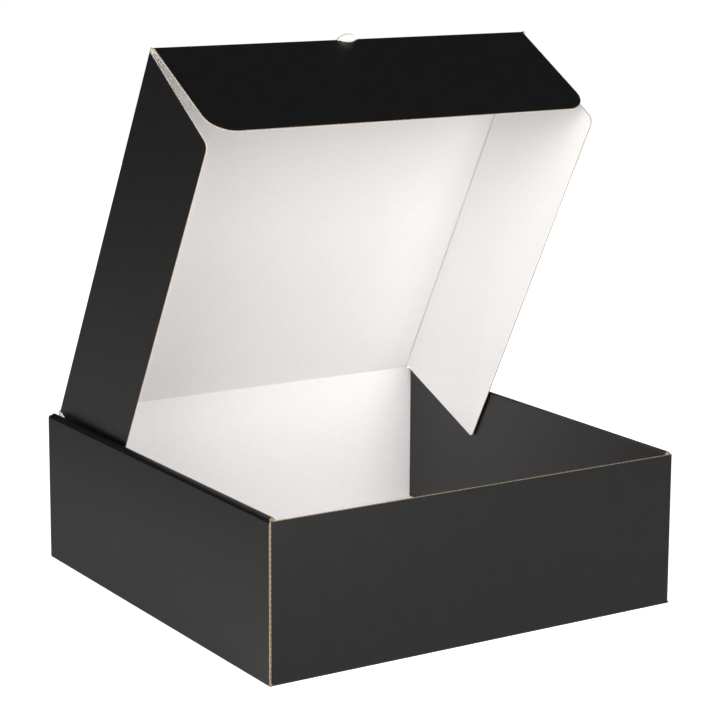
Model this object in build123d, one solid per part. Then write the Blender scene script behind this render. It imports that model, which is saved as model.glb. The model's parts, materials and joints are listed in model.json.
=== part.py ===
from build123d import *
import os
from math import cos, radians, sin, tan

# Hamper box folded from one die-cut sheet of E-flute corrugated board, black outside and white inside.
# The side walls are rolled over the corner flaps and locked by tabs in the floor. The back wall
# carries the lid, and the lid carries a tuck flap in front and a flap at each side.
# Millimetres, +Z up, front towards -Y. The origin is the middle of the underside.

# Board and folds
board = 1.6
fold_inner_radius = 0.2
layer_gap = 0.2
crease_gap = 0.1

# Tray
box_width = 300.0
box_depth = 300.0
wall_height = 100.0
lid_rest_gap = 0.4
rim_slope = 30.0
corner_flap_length = 90.0
corner_flap_drop = 2.5

# Locking tabs and the floor slots that they stand in
tab_count = 2
tab_width = 32.0
tab_pitch = 130.0
tab_recess = 0.3
slot_clearance = 0.4

# Lid
lid_front_clearance = 3.4
lid_side_clearance = 2.8
lid_open_angle = 61.4
thumb_tab_chord = 17.5
thumb_tab_height = 4.5
thumb_notch_clearance = 0.4

# Tuck flap on the lid's front edge
tuck_depth = 89.0
tuck_side_inset = 2.5
tuck_corner_radius = 17.0
tuck_fold = 91.4
tuck_fold_most = 105.0

# Side flaps of the lid
side_flap_depth = 90.0
side_flap_fold = 89.0
side_rear_inset = 2.0
side_rear_inset_free = 9.0
side_front_inset = 3.0
side_front_inset_free = 10.5
side_rear_radius = 2.75
side_front_radius = 5.5

# Worked out from the sizes above
fold_outer_radius = fold_inner_radius + board
fold_middle_radius = fold_inner_radius + board / 2
half_width = box_width / 2
half_depth = box_depth / 2
hinge_height = wall_height + lid_rest_gap + board
rim_height = hinge_height
floor_to_layer = board + layer_gap
roll_width = 3 * board + 2 * layer_gap
inner_panel_x = half_width - roll_width + board / 2
outer_panel_x = half_width - board / 2
corner_flap_x = half_width - board - layer_gap - board / 2
corner_flap_top = wall_height - corner_flap_drop
wall_end_x = corner_flap_x - fold_middle_radius
corner_reach_x = half_width - board - layer_gap
inner_half_depth = half_depth - board - layer_gap
lid_length = box_depth - board - lid_front_clearance
lid_half_width = half_width - roll_width - lid_side_clearance
side_fold_x = lid_half_width - board


def folded_section(points):
    """Section of a sheet whose middle follows the points, with a rounded fold at each of them."""
    middle = FilletPolyline(*points, radius=fold_middle_radius)
    return trace(middle, line_width=board)


def block(x_low, x_high, y_low, y_high, z_low, z_high):
    """Box between two corners."""
    size = (x_high - x_low, y_high - y_low, z_high - z_low)
    corner = Pos(x_low, y_low, z_low)
    return corner * Box(*size, align=(Align.MIN, Align.MIN, Align.MIN))


def rolled_side_walls():
    """Floor with both side walls, each rolled over a sloping rim and down inside to the floor."""
    rise = tan(radians(rim_slope))
    centre_x = inner_panel_x + fold_middle_radius
    centre_z = rim_height - fold_outer_radius
    tangent_z = centre_z + fold_middle_radius / cos(radians(rim_slope))
    inner_crease_z = tangent_z + (centre_x - inner_panel_x) * rise
    outer_crease_z = tangent_z - (outer_panel_x - centre_x) * rise
    right = [
        (outer_panel_x, board / 2),
        (outer_panel_x, outer_crease_z),
        (inner_panel_x, inner_crease_z),
        (inner_panel_x, floor_to_layer),
    ]
    left = [(-x, z) for x, z in reversed(right)]
    section = Plane.XZ * folded_section(left + right)
    return extrude(section, amount=half_depth, both=True)


def wall_end_cuts():
    """What is cut off the floor, inner panels and rims to make room for the front and back walls."""
    reach = outer_panel_x - board / 2
    front = block(-reach, reach, -half_depth - board, -inner_half_depth, -board, rim_height + board)
    return front + mirror(front, about=Plane.XZ)


def front_and_back_walls():
    """Floor with the front wall and the back wall, which ends in the mitred crease of the lid."""
    middle_y = half_depth - board / 2
    points = [
        (-middle_y, wall_height),
        (-middle_y, board / 2),
        (middle_y, board / 2),
        (middle_y, hinge_height),
    ]
    walls = extrude(Plane.YZ * folded_section(points), amount=corner_reach_x, both=True)
    inner_y = half_depth - board
    mitre = make_face(
        Polyline(
            (half_depth, hinge_height),
            (inner_y, hinge_height - board),
            (inner_y, hinge_height),
            close=True,
        )
    )
    walls -= extrude(Plane.YZ * mitre, amount=corner_reach_x, both=True)
    beside_lid = block(lid_half_width, half_width, 0, box_depth, wall_height, box_width)
    past_corner = block(wall_end_x, half_width, -box_depth, box_depth, floor_to_layer, box_width)
    for cut in (beside_lid, past_corner):
        walls -= cut + mirror(cut, about=Plane.YZ)
    return walls


def corner_flap():
    """Flap at the front wall's right end, folded back to stand inside the rolled side wall."""
    middle_y = half_depth - board / 2
    points = [
        (wall_end_x - board, -middle_y),
        (corner_flap_x, -middle_y),
        (corner_flap_x, corner_flap_length - middle_y),
    ]
    full_height = extrude(folded_section(points), amount=wall_height - floor_to_layer)
    behind_wall = block(0, half_width, -inner_half_depth, 0, corner_flap_top, box_width)
    return Pos(0, 0, floor_to_layer) * full_height - behind_wall


def locking_tabs(clearance, z_low, z_high):
    """Tabs under the right inner panel, or their slots when a clearance is given."""
    low_x = inner_panel_x - board / 2 - clearance
    high_x = inner_panel_x + board / 2 + min(clearance, layer_gap)
    reach = tab_width / 2 + clearance
    tab = block(low_x, high_x, -reach, reach, z_low, z_high)
    return [Pos(0, (i - (tab_count - 1) / 2) * tab_pitch, 0) * tab for i in range(tab_count)]


def make_tray():
    """Tray: floor, four walls, corner flaps, rims and locking tabs, all one folded sheet."""
    tray = rolled_side_walls() - wall_end_cuts() + front_and_back_walls()
    for tab_slot in locking_tabs(slot_clearance, -board, board + layer_gap / 2):
        tray -= tab_slot + mirror(tab_slot, about=Plane.YZ)
    for tab in locking_tabs(0, tab_recess, floor_to_layer + board):
        tray += tab + mirror(tab, about=Plane.YZ)
    front_right = corner_flap()
    front_pair = front_right + mirror(front_right, about=Plane.YZ)
    return tray + front_pair + mirror(front_pair, about=Plane.XZ)


def thumb_tab_face(clearance):
    """Half-moon of the thumb tab past the lid's front fold, and the strip behind it."""
    half_chord = thumb_tab_chord / 2 + clearance
    height = thumb_tab_height + clearance
    behind = 2 * board
    arc = ThreePointArc((0, -half_chord), (height, 0), (0, half_chord))
    back = Polyline(
        (0, half_chord), (-behind, half_chord), (-behind, -half_chord), (0, -half_chord)
    )
    return make_face([arc, back])


def make_lid_panel():
    """Lid panel in its own frame: X along its length from the hinge, Y across, Z out of the box."""
    round_x = lid_half_width - board
    across = make_face(
        [
            Line((-lid_half_width, -board), (lid_half_width, -board)),
            CenterArc((round_x, -board), board, 0, 90),
            Line((round_x, 0), (-round_x, 0)),
            CenterArc((-round_x, -board), board, 90, 90),
        ]
    )
    front_mitre = board * tan(radians(tuck_fold_most / 2))
    along = make_face(
        Polyline(
            (crease_gap, 0),
            (lid_length, 0),
            (lid_length - front_mitre, -board),
            (crease_gap + board, -board),
            close=True,
        )
    )
    panel = extrude(Plane.YZ * across, amount=lid_length)
    panel &= extrude(Plane.XZ * along, amount=lid_half_width, both=True)
    tab = extrude(thumb_tab_face(0), amount=-board)
    return panel + Pos(lid_length, 0, 0) * tab


def make_tuck_flap():
    """Tuck flap lying flat in the lid's plane: X from its fold to its free edge, Z out of the box."""
    half = lid_half_width - tuck_side_inset
    edge = FilletPolyline(
        (0, -half), (tuck_depth, -half), (tuck_depth, half), (0, half), radius=tuck_corner_radius
    )
    outline = make_face([edge, Line((0, half), (0, -half))])
    mitre = board * tan(radians(tuck_fold_most / 2))
    notch_width = thumb_tab_chord + 2 * thumb_notch_clearance
    outline -= thumb_tab_face(thumb_notch_clearance)
    outline -= Rectangle(2 * (crease_gap + mitre), notch_width)
    along = make_face(
        Polyline(
            (crease_gap, 0),
            (tuck_depth, 0),
            (tuck_depth, -board),
            (crease_gap + mitre, -board),
            close=True,
        )
    )
    flap = extrude(outline, amount=-board)
    return flap & extrude(Plane.XZ * along, amount=half, both=True)


def make_side_flap():
    """Left side flap lying flat: X along the lid, Y from its fold to its free edge, Z into the box."""
    edge = FilletPolyline(
        (side_rear_inset, crease_gap),
        (side_rear_inset_free, side_flap_depth),
        (lid_length - side_front_inset_free, side_flap_depth),
        (lid_length - side_front_inset, crease_gap),
        radius=[side_rear_radius, side_front_radius],
    )
    outline = make_face([edge, Line(edge @ 1, edge @ 0)])
    return extrude(outline, amount=-board)


# Places of the moving panels
open_cos = cos(radians(lid_open_angle))
open_sin = sin(radians(lid_open_angle))
lid_frame = Plane(
    origin=(0, half_depth, hinge_height), x_dir=(0, -open_cos, open_sin), z_dir=(0, open_sin, open_cos)
).location
tuck_frame = lid_frame * Pos(lid_length, 0, 0) * Rot(0, tuck_fold, 0)
left_flap_frame = lid_frame * Pos(0, -side_fold_x, -board) * Rot(side_flap_fold - 180, 0, 0)
left_flap = left_flap_frame * make_side_flap()

parts = {
    "tray": make_tray(),
    "lid_panel": lid_frame * make_lid_panel(),
    "lid_tuck_flap": tuck_frame * make_tuck_flap(),
    "lid_side_flap_left": left_flap,
    "lid_side_flap_right": mirror(left_flap, about=Plane.YZ),
}

os.makedirs("parts", exist_ok=True)
for name, shape in parts.items():
    export_step(shape, f"parts/{name}.step")
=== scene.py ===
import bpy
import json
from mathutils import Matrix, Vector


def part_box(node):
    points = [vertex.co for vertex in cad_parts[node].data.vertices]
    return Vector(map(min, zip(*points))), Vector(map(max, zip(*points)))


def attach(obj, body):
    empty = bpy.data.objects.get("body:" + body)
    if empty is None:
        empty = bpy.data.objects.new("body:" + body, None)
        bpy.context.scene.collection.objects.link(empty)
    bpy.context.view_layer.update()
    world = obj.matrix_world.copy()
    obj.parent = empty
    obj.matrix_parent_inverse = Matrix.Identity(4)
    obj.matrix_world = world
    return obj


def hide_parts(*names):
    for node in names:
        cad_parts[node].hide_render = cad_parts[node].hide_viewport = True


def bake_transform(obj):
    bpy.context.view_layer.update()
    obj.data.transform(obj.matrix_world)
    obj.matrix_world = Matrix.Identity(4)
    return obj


bl_info = {
    "name": "Hamper Box",
    "version": (1, 0, 0),
    "blender": (4, 5, 0),
    "location": "View3D > Sidebar > Hamper Box",
    "description": "Folds a hamper box of fluted board, black outside and white inside, on its CAD frame",
    "category": "Add Mesh",
}

import json
from math import atan2, cos, pi, radians, sin, sqrt, tan

import bmesh
import bpy
from mathutils import Matrix, Vector

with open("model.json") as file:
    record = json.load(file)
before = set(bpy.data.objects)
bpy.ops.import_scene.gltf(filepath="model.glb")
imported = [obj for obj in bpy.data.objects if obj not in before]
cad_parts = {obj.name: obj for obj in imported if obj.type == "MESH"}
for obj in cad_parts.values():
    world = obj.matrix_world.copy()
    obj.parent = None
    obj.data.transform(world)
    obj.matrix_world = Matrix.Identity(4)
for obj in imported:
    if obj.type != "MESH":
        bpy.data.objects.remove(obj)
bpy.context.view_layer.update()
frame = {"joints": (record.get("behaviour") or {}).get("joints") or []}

# Places that the CAD frame gives
joints = {joint["name"]: joint for joint in frame["joints"]}
hinge_place = Vector(joints["lid_hinge"]["pos_m"])
tuck_place = Vector(joints["tuck_crease"]["pos_m"])
side_place = Vector(joints["right_crease"]["pos_m"])
lid_angle = radians(-joints["lid_hinge"]["range_deg"][0])
tuck_angle = radians(-joints["tuck_crease"]["range_deg"][0])
tray_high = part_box("tray")[1]
half_width = tray_high.x
half_depth = tray_high.y
rim_height = tray_high.z

# The lid's own directions: across it, along it from the hinge, and out of its black side
across = Vector((1, 0, 0))
lid_along = Vector((0, -cos(lid_angle), sin(lid_angle)))
lid_out = Vector((0, sin(lid_angle), cos(lid_angle)))
lid_length = (tuck_place - hinge_place).length
tuck_along = lid_along * cos(tuck_angle) - lid_out * sin(tuck_angle)
tuck_out = lid_along * sin(tuck_angle) + lid_out * cos(tuck_angle)
side_fold_x = side_place.x

# Material slots of every folded piece
PRINT, LINER, CUT, PAINTED_HOLLOW_SHADE = range(4)

# Two places that are no further apart than this are one place
same_place = 0.00001

# The flat panels end a caliper and this room away from the hinge, and from the rounder tuck fold
fold_room = 0.00015
tuck_room = 0.0006

# Flat stretches that a round fold is drawn with
fold_steps = 6

# An edge shows its flutes where its outward normal has at least this share along them
shows_flutes = 0.35

# The edge at a flap's fold is the one whose outward normal points back at least this much
points_back = -0.9


# Settings


def metres(name, description, default):
    """Property for a length."""
    return bpy.props.FloatProperty(
        name=name, description=description, default=default, precision=5, unit="LENGTH"
    )


def vector(name, description, default, **kind):
    """Property for numbers that belong together."""
    return bpy.props.FloatVectorProperty(
        name=name, description=description, default=default, size=len(default), precision=5, **kind
    )


def number(name, description, default, subtype="NONE"):
    """Property for a number without a unit, or with the subtype's."""
    return bpy.props.FloatProperty(name=name, description=description, default=default, subtype=subtype)


def srgb(name, description, default):
    """Property for a colour as sRGB hex."""
    return bpy.props.StringProperty(
        name=name, description=description + ", as sRGB hex", default=default
    )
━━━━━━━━
WHAT YOU ARE ASKED TO DO: Retype exactly, and only, the lines from the one containing "left_flap = left_flap_frame" through the one containing "obj.matrix_world = world", both included.

FINAL ANSWER:
left_flap = left_flap_frame * make_side_flap()

parts = {
    "tray": make_tray(),
    "lid_panel": lid_frame * make_lid_panel(),
    "lid_tuck_flap": tuck_frame * make_tuck_flap(),
    "lid_side_flap_left": left_flap,
    "lid_side_flap_right": mirror(left_flap, about=Plane.YZ),
}

os.makedirs("parts", exist_ok=True)
for name, shape in parts.items():
    export_step(shape, f"parts/{name}.step")
=== scene.py ===
import bpy
import json
from mathutils import Matrix, Vector


def part_box(node):
    points = [vertex.co for vertex in cad_parts[node].data.vertices]
    return Vector(map(min, zip(*points))), Vector(map(max, zip(*points)))


def attach(obj, body):
    empty = bpy.data.objects.get("body:" + body)
    if empty is None:
        empty = bpy.data.objects.new("body:" + body, None)
        bpy.context.scene.collection.objects.link(empty)
    bpy.context.view_layer.update()
    world = obj.matrix_world.copy()
    obj.parent = empty
    obj.matrix_parent_inverse = Matrix.Identity(4)
    obj.matrix_world = world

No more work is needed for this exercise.